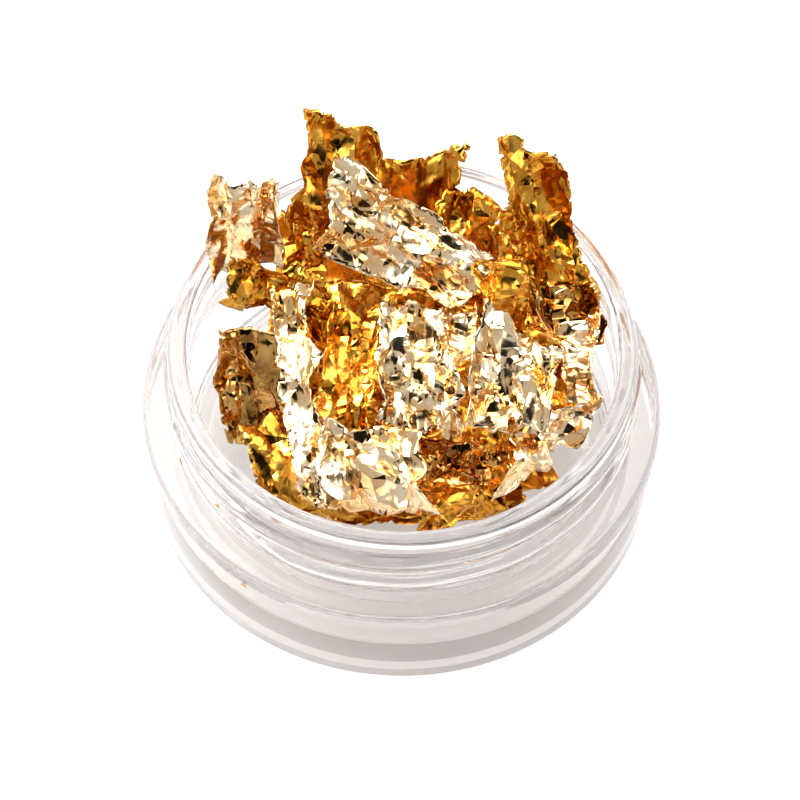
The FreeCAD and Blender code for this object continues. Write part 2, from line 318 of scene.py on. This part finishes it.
# Every flake that isn't named here is crinkled.
LOOKS = {
    "front_right_flake": SMOOTH,
    "front_ridged_flake": SMOOTH,
    "left_upright_flake": SMOOTH,
    "back_amber_flake": SMOOTH,
    "left_back_flake": SMALL,
    "right_dark_flake": SMOOTH,
    "left_spire_flake": PLEATED,
    "white_strip_flake": PLEATED,
    "middle_pleated_flake": PLEATED,
    "right_spire_flake": PLEATED,
    "champagne_flake": PLEATED,
    "right_fan_flake": PLEATED,
    "front_left_flake": PLEATED,
}

# The three leaf materials are one gold foil in three colours: champagne is painted highlight, amber
# is painted interreflection between the folds, and dark is painted reflection of the dark studio.
foil = {
    "foil_champagne": foil_material(
        "leaf_champagne_painted_highlight", deep=(0.86, 0.52, 0.2), bright=(0.97, 0.8, 0.55), roughness=0.12),
    "foil_amber": foil_material(
        "leaf_amber_painted_interreflection", deep=(0.5, 0.19, 0.012), bright=(0.85, 0.45, 0.07), roughness=0.15),
    "foil_dark": foil_material(
        "leaf_dark_painted_reflection", deep=(0.3, 0.13, 0.03), bright=(0.8, 0.46, 0.14), roughness=0.07),
}
slots = {part["node"]: part["material_slot"] for part in frame["record"]["subparts"]}
for body, nodes in frame["record"]["behaviour"]["bodies"].items():
    for node in nodes:
        if "_flake" not in node:
            continue
        leaf = build_flake(node, LOOKS.get(node, CRINKLED))
        leaf.data.materials.append(foil[slots[node]])
        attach(leaf, body)
        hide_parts(node)


# ---- Jar ----
jar_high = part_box("jar")[1]
SHOULDER_RADIUS = jar_high.x
JAR_HEIGHT = jar_high.z
SKIRT_RADIUS = SHOULDER_RADIUS - 0.45 * MM
GROOVE_RADIUS = SKIRT_RADIUS - 0.2 * MM
NECK_RADIUS = SHOULDER_RADIUS - 1.9 * MM
LIP_RADIUS = NECK_RADIUS + 0.3 * MM
MOUTH_RADIUS = 12.3 * MM
RECESS_RADIUS = MOUTH_RADIUS + 0.4 * MM
RECESS_DEPTH = 0.6 * MM
CUP_FLOOR = 2.0 * MM
SHOULDER_HEIGHT = 7.0 * MM
GROOVE_MIDDLE = 3.8 * MM
THREAD_PITCH = 2.0 * MM
THREAD_START = 8.05 * MM
THREAD_START_DEG = 225.0
THREAD_TURNS = 1.42
THREAD_HEIGHT = 0.55 * MM
THREAD_WIDTH = 1.1 * MM
THREAD_FADE = 0.05            # share of a turn over which the thread runs out at each end
THREAD_FLANK = 1.6            # how steeply it rises from the neck
JAR_SEGMENTS = 360
ARC_PIECES = 8
OUTLINE_STEP = 0.12 * MM
ON_AXIS = 1e-9


def rounded_profile(corners, step):
    """Points along an outline of (radius, height, rounding) corners, no further apart than step."""
    points = []
    for index, (radius, height, rounding) in enumerate(corners):
        here = Vector((radius, height))
        if index in (0, len(corners) - 1) or rounding == 0:
            points.append(here)
            continue
        to_last = (Vector(corners[index - 1][:2]) - here).normalized()
        to_next = (Vector(corners[index + 1][:2]) - here).normalized()
        half_angle = to_last.angle(to_next) / 2
        reach = rounding / math.tan(half_angle)
        centre = here + (to_last + to_next).normalized() * rounding / math.sin(half_angle)
        start = here + to_last * reach - centre
        end = here + to_next * reach - centre
        turn = start.angle_signed(end)
        for part in range(ARC_PIECES + 1):
            arm = start.copy()
            arm.rotate(Matrix.Rotation(-turn * part / ARC_PIECES, 2))
            points.append(centre + arm)
    filled = [points[0]]
    for point in points[1:]:
        gap = (point - filled[-1]).length
        pieces = max(1, math.ceil(gap / step))
        last = filled[-1]
        for part in range(1, pieces + 1):
            filled.append(last.lerp(point, part / pieces))
    return filled


def thread_lift(angle, height):
    """How far the screw thread stands out of the neck at an angle and height."""
    turn = (math.degrees(angle) - THREAD_START_DEG) % 360.0 / 360.0
    lift = 0.0
    for lap in range(math.ceil(THREAD_TURNS) + 1):
        along = turn + lap
        if not 0 <= along <= THREAD_TURNS:
            continue
        fade = min(1.0, along / THREAD_FADE, (THREAD_TURNS - along) / THREAD_FADE)
        away = abs(height - THREAD_START - THREAD_PITCH * along) / (THREAD_WIDTH / 2)
        if away < 1.0:
            lift = max(lift, fade * THREAD_HEIGHT * min(1.0, THREAD_FLANK * (1.0 - away)))
    return lift


def build_jar():
    """The clear moulding, turned about Z, with its thread raised and its underside matte."""
    corners = [
        (0, RECESS_DEPTH, 0),
        (RECESS_RADIUS, RECESS_DEPTH, 0.2 * MM),
        (RECESS_RADIUS + 0.3 * MM, 0, 0.15 * MM),
        (SKIRT_RADIUS, 0, 0.3 * MM),
        (SKIRT_RADIUS, GROOVE_MIDDLE - 0.15 * MM, 0.1 * MM),
        (GROOVE_RADIUS, GROOVE_MIDDLE - 0.05 * MM, 0),
        (GROOVE_RADIUS, GROOVE_MIDDLE + 0.05 * MM, 0),
        (SKIRT_RADIUS, GROOVE_MIDDLE + 0.15 * MM, 0.1 * MM),
        (SHOULDER_RADIUS, SHOULDER_HEIGHT - 0.9 * MM, 0.5 * MM),
        (SHOULDER_RADIUS - 0.1 * MM, SHOULDER_HEIGHT, 0.45 * MM),
        (NECK_RADIUS, SHOULDER_HEIGHT + 0.2 * MM, 0.25 * MM),
        (NECK_RADIUS, JAR_HEIGHT - 1.2 * MM, 0.1 * MM),
        (LIP_RADIUS, JAR_HEIGHT - 0.9 * MM, 0.1 * MM),
        (LIP_RADIUS, JAR_HEIGHT, 0.45 * MM),
        (MOUTH_RADIUS, JAR_HEIGHT, 0.3 * MM),
        (MOUTH_RADIUS - 0.1 * MM, CUP_FLOOR, 1.2 * MM),
        (0, CUP_FLOOR, 0),
    ]
    profile = rounded_profile(corners, OUTLINE_STEP)
    bm = bmesh.new()
    rings = []
    for radius, height in profile:
        if radius < ON_AXIS:
            rings.append([bm.verts.new((0, 0, height))])
            continue
        on_neck = radius < NECK_RADIUS + 0.2 * MM and radius > MOUTH_RADIUS + 0.3 * MM
        on_neck = on_neck and SHOULDER_HEIGHT < height < JAR_HEIGHT - 0.5 * MM
        ring = []
        for step in range(JAR_SEGMENTS):
            angle = 2 * math.pi * step / JAR_SEGMENTS
            out = radius + (thread_lift(angle, height) if on_neck else 0.0)
            ring.append(bm.verts.new((out * math.cos(angle), out * math.sin(angle), height)))
        rings.append(ring)
    for lower, upper in zip(rings, rings[1:]):
        for step in range(JAR_SEGMENTS):
            after = (step + 1) % JAR_SEGMENTS
            if len(lower) == 1:
                bm.faces.new((lower[0], upper[after], upper[step]))
            elif len(upper) == 1:
                bm.faces.new((lower[step], lower[after], upper[0]))
            else:
                bm.faces.new((lower[step], lower[after], upper[after], upper[step]))
    bmesh.ops.recalc_face_normals(bm, faces=bm.faces)
    for face in bm.faces:
        middle = face.calc_center_median()
        under = middle.z < RECESS_DEPTH + 0.05 * MM
        face.material_index = 1 if under and middle.xy.length < SKIRT_RADIUS - 0.3 * MM else 0
    mesh = bpy.data.meshes.new("jar_moulding")
    bm.to_mesh(mesh)
    bm.free()
    mesh.shade_smooth()
    jar = bpy.data.objects.new("jar_moulding", mesh)
    bpy.context.scene.collection.objects.link(jar)
    return jar


PLASTIC_IOR = 1.59


def plastic_material():
    """Clear polystyrene with faint flow marks."""
    made, tree, shader = material("clear_plastic")
    shader.inputs["Base Color"].default_value = (0.975, 0.96, 0.962, 1)
    shader.inputs["Transmission Weight"].default_value = 0.95
    shader.inputs["IOR"].default_value = PLASTIC_IOR
    shader.inputs["Roughness"].default_value = 0.05
    place = tree.nodes.new("ShaderNodeTexCoord")
    waves = add_node(tree, "ShaderNodeTexNoise", Scale=700.0, Detail=3.0)
    tree.links.new(place.outputs["Object"], waves.inputs["Vector"])
    bump = add_node(tree, "ShaderNodeBump", Strength=0.15, Distance=0.00005)
    tree.links.new(waves.outputs["Fac"], bump.inputs["Height"])
    tree.links.new(bump.outputs["Normal"], shader.inputs["Normal"])
    return made


def matte_base_material():
    """The same plastic where the tool left the underside finely matte."""
    made, tree, shader = material("matte_plastic")
    shader.inputs["Transmission Weight"].default_value = 0.45
    shader.inputs["IOR"].default_value = PLASTIC_IOR
    shader.inputs["Roughness"].default_value = 0.6
    place = tree.nodes.new("ShaderNodeTexCoord")
    grain = add_node(tree, "ShaderNodeTexNoise", Scale=1500.0, Detail=4.0)
    tree.links.new(place.outputs["Object"], grain.inputs["Vector"])
    ramp = colour_ramp(tree, grain.outputs["Fac"],
                       [(0.3, (0.95, 0.9, 0.87)), (0.7, (0.98, 0.95, 0.93))])
    tree.links.new(ramp.outputs["Color"], shader.inputs["Base Color"])
    return made


jar = build_jar()
jar.data.materials.append(plastic_material())
jar.data.materials.append(matte_base_material())
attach(jar, "jar")
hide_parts("jar")

# The specks keep their CAD shape and are made of the same leaf, in its amber copy, whose colour is
# painted interreflection.
frame["nodes"]["stray_specks"].data.materials.clear()
frame["nodes"]["stray_specks"].data.materials.append(foil["foil_amber"])


# ---- Floor ----
FLOOR_HALF = 0.6
FLOOR_DROP = 0.05 * MM        # keeps the floor clear of the foot ring


def build_floor():
    """A plain pale floor, partly lit from below like a light table."""
    bm = bmesh.new()
    bmesh.ops.create_grid(bm, x_segments=8, y_segments=8, size=FLOOR_HALF)
    mesh = bpy.data.meshes.new("floor")
    bm.to_mesh(mesh)
    bm.free()
    floor = bpy.data.objects.new("floor", mesh)
    floor.location.z = -FLOOR_DROP
    bpy.context.scene.collection.objects.link(floor)
    made, _, shader = material("pale_floor")
    shader.inputs["Base Color"].default_value = (0.35, 0.345, 0.34, 1)
    shader.inputs["Emission Color"].default_value = (1, 0.98, 0.965, 1)
    shader.inputs["Emission Strength"].default_value = 0.9
    shader.inputs["Roughness"].default_value = 0.9
    shader.inputs["Specular IOR Level"].default_value = 0.0
    mesh.materials.append(made)
    return floor


build_floor()


# ---- Light ----
# Each soft box and flag is (azimuth, elevation, inner angle, outer angle), in degrees, with
# azimuth from +X. The first flag stands over the front, the side that the picture is taken from.
ROOM_LEVEL = 0.6
BOX_LEVEL = 3.4
FLAG_LEVEL = 0.01
SOFT_BOXES = [(150, 50, 24, 28), (35, 55, 20, 24), (95, 42, 12, 15), (-60, 30, 10, 13)]
FLAGS = [(-90, 60, 21, 25), (5, 30, 12, 14), (90, 6, 10, 16), (-140, 35, 12, 14), (80, 78, 8, 10)]


def toward(tree, direction, azimuth, elevation, inner, outer):
    """1 within the inner angle of a fixed direction of the room, falling to 0 at the outer."""
    around, above = math.radians(azimuth), math.radians(elevation)
    level = math.cos(above)
    aim = (level * math.cos(around), level * math.sin(around), math.sin(above))
    dot = tree.nodes.new("ShaderNodeVectorMath")
    dot.operation = "DOT_PRODUCT"
    dot.inputs[1].default_value = aim
    tree.links.new(direction, dot.inputs[0])
    reach = tree.nodes.new("ShaderNodeMapRange")
    reach.interpolation_type = "SMOOTHSTEP"
    reach.inputs["From Min"].default_value = math.cos(math.radians(outer))
    reach.inputs["From Max"].default_value = math.cos(math.radians(inner))
    tree.links.new(dot.outputs["Value"], reach.inputs["Value"])
    return reach.outputs["Result"]


def blend_value(tree, share, below, above):
    """A value going from below to above as share goes from 0 to 1."""
    mix = tree.nodes.new("ShaderNodeMix")
    mix.data_type = "FLOAT"
    tree.links.new(share, mix.inputs["Factor"])
    for value, socket in ((below, mix.inputs["A"]), (above, mix.inputs["B"])):
        if isinstance(value, float):
            socket.default_value = value
        else:
            tree.links.new(value, socket)
    return mix.outputs["Result"]


def studio_world():
    """A white studio: a pale room, bright soft boxes and black flags for the foil to mirror."""
    world = bpy.data.worlds.new("studio")
    bpy.context.scene.world = world
    world.use_nodes = True
    tree = world.node_tree
    background = tree.nodes["Background"]
    direction = tree.nodes.new("ShaderNodeTexCoord").outputs["Generated"]
    level = ROOM_LEVEL
    for patches, brightness in ((SOFT_BOXES, BOX_LEVEL), (FLAGS, FLAG_LEVEL)):
        for patch in patches:
            share = toward(tree, direction, *patch)
            level = blend_value(tree, share, level, brightness)
    tree.links.new(level, background.inputs["Strength"])
    background.inputs["Color"].default_value = (1.0, 0.99, 0.98, 1)


def area_light(name, place, aim, size, power):
    """A round lamp of one power in watts, aimed at a point."""
    light = bpy.data.lights.new(name, "AREA")
    light.shape = "DISK"
    light.size = size
    light.energy = power
    lamp = bpy.data.objects.new(name, light)
    lamp.location = place
    lamp.rotation_euler = (Vector(aim) - Vector(place)).to_track_quat("-Z", "Y").to_euler()
    bpy.context.scene.collection.objects.link(lamp)


studio_world()
area_light("key", place=(-0.25, 0.15, 0.4), aim=(0, 0, 0.01), size=0.2, power=2.0)

# ---- Camera ----
VIEW_ELEVATION = math.radians(56.17)
VIEW_ROLL = math.radians(1.49)
VIEW_DISTANCE = 0.3
LENS = 233.7
SENSOR_WIDTH = 36
SHIFT = (-0.0015, 0.0102)     # slides the framing without turning the camera
AIM = Vector((0, 0, 6 * MM))


def place_camera():
    """The camera at the picture's viewing angle."""
    camera = bpy.data.objects.new("camera", bpy.data.cameras.new("camera"))
    bpy.context.scene.collection.objects.link(camera)
    back = Vector((0, -math.cos(VIEW_ELEVATION), math.sin(VIEW_ELEVATION)))
    camera.location = AIM + back * VIEW_DISTANCE
    turn = (-back).to_track_quat("-Z", "Y").to_matrix().to_4x4()
    roll = Matrix.Rotation(VIEW_ROLL, 4, "Z")
    camera.matrix_world = Matrix.Translation(camera.location) @ turn @ roll
    camera.data.lens = LENS
    camera.data.sensor_width = SENSOR_WIDTH
    camera.data.shift_x, camera.data.shift_y = SHIFT
    camera.data.clip_start = 0.01
    bpy.context.scene.camera = camera


place_camera()
bpy.context.scene.view_settings.view_transform = "Standard"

□ □ □ □

■ **Requirements**
Filter out every line that lacks the word "body", and copy the rest.

■ **Solution to the exercise**
for body, nodes in frame["record"]["behaviour"]["bodies"].items():
        attach(leaf, body)